Using the listing below, please gather every line containing the word "behind".

-- begin Material for this exercise --

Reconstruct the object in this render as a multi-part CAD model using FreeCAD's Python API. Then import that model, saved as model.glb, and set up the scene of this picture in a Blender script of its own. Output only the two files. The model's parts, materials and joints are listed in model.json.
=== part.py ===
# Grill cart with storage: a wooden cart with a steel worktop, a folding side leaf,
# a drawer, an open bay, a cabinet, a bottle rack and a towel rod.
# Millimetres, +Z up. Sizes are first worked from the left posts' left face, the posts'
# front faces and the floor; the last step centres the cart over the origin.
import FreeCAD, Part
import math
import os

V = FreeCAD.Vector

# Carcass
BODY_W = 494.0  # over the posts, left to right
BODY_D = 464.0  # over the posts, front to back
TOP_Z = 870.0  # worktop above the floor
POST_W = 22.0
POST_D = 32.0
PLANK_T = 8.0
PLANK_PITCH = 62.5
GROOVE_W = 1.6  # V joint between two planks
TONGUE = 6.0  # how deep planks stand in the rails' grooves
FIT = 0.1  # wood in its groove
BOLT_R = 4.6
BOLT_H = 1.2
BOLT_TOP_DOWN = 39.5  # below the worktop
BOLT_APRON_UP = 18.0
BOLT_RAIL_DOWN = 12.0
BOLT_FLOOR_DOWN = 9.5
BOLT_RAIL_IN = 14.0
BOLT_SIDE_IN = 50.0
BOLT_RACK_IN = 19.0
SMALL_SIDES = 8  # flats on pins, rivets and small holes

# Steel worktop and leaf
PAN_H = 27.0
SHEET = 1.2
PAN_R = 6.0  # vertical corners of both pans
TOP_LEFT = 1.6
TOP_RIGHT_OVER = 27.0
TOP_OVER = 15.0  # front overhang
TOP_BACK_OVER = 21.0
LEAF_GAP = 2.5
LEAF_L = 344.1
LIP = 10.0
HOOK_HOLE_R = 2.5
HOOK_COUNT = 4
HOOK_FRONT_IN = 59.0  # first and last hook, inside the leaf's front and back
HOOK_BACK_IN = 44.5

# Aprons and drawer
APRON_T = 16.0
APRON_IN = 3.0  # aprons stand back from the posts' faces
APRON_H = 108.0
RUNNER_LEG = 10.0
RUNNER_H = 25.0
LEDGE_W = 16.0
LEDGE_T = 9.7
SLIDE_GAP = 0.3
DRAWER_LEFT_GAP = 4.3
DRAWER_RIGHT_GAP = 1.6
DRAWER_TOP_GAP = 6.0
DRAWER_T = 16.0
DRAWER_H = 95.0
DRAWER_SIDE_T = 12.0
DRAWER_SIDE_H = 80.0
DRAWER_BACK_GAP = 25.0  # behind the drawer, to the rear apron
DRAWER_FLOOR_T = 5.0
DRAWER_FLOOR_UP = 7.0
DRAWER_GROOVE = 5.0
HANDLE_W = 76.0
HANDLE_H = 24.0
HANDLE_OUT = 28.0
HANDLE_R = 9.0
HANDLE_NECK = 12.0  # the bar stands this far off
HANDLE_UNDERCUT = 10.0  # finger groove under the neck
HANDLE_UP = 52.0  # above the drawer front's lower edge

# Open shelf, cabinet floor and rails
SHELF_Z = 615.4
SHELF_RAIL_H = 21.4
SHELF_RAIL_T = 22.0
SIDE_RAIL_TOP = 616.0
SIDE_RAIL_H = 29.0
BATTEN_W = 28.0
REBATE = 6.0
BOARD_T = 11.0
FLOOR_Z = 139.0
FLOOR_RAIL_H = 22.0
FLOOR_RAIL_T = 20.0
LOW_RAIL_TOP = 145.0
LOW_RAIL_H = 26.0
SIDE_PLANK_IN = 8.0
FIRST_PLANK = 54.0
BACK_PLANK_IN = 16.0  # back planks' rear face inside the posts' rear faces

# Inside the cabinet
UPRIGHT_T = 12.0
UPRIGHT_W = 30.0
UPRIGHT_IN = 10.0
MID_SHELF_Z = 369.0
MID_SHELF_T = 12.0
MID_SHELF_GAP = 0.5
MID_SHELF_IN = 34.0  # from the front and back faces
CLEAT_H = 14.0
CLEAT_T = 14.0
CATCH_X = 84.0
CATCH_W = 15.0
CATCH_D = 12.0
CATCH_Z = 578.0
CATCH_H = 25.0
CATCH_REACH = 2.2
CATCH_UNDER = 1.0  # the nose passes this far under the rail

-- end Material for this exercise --
-- begin Material for this exercise --

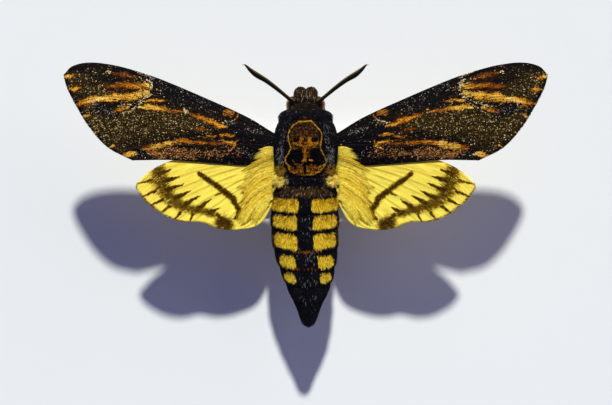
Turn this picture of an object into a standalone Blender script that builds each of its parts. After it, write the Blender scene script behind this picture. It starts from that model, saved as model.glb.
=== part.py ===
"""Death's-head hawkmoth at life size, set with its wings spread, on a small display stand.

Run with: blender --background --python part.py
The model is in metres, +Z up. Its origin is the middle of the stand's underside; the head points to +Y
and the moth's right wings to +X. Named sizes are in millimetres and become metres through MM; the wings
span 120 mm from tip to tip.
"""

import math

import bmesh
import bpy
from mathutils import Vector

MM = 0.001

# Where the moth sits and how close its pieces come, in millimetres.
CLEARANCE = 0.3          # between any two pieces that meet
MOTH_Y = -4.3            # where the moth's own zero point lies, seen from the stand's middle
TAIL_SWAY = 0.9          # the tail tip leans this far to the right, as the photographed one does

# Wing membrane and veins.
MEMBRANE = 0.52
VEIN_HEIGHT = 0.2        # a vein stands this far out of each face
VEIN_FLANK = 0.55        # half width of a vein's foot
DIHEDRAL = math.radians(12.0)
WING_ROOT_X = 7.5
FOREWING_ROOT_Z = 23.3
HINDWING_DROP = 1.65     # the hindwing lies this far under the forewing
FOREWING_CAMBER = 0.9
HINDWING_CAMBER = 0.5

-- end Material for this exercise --
-- begin Material for this exercise --

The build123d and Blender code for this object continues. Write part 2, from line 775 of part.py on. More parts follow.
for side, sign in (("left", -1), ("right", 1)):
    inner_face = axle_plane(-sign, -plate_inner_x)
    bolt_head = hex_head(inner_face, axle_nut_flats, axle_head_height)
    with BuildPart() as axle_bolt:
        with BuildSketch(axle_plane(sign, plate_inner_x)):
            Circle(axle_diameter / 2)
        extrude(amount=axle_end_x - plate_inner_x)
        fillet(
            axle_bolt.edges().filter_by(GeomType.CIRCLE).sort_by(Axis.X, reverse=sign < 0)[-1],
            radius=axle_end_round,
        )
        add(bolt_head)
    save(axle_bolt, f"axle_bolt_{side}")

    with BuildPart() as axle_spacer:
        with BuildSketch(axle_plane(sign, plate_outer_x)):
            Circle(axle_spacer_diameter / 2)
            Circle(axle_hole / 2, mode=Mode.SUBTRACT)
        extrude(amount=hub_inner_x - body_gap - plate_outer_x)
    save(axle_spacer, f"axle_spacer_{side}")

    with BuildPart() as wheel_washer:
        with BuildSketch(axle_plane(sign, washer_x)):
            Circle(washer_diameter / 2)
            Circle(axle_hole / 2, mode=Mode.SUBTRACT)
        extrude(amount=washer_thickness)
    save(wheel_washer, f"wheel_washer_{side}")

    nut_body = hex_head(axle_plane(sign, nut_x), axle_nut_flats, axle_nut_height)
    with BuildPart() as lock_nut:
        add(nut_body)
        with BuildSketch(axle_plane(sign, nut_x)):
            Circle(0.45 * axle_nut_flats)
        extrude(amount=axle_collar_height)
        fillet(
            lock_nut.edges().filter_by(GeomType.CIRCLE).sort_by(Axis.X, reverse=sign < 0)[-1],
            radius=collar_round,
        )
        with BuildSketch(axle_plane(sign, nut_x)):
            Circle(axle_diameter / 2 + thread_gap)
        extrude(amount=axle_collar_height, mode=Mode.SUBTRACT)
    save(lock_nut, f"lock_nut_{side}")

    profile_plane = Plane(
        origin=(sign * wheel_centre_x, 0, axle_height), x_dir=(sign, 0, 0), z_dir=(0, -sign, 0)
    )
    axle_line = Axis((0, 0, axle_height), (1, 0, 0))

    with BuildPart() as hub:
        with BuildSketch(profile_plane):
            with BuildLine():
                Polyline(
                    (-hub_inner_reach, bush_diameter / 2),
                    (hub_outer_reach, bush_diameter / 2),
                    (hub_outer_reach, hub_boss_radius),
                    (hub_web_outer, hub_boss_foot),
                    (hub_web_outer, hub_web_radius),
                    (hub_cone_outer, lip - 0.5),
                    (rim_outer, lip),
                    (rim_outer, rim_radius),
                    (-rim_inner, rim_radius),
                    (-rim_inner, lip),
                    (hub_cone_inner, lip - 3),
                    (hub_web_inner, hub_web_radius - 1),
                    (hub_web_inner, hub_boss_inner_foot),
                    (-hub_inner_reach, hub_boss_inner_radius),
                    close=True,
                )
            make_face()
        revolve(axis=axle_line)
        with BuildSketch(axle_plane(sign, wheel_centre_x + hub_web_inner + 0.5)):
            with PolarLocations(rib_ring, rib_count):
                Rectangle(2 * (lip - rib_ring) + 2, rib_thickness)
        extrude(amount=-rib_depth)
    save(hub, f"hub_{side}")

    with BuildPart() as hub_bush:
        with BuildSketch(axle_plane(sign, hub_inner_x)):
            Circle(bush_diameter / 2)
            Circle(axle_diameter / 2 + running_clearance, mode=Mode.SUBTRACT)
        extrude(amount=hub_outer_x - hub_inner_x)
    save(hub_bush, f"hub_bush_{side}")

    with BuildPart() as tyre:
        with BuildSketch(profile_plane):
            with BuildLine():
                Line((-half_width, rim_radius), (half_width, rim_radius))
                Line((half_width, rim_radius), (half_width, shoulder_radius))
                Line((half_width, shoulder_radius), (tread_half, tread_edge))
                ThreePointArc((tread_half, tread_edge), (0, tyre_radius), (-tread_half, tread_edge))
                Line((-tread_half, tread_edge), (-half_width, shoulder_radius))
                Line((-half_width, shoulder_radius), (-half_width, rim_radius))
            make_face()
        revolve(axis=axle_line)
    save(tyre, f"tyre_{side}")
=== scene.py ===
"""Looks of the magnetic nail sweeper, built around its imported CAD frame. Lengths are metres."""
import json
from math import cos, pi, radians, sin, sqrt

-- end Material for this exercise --

Output below
DRAWER_BACK_GAP = 25.0  # behind the drawer, to the rear apron
Turn this picture of an object into a standalone Blender script that builds each of its parts. After it, write the Blender scene script behind this picture. It starts from that model, saved as model.glb.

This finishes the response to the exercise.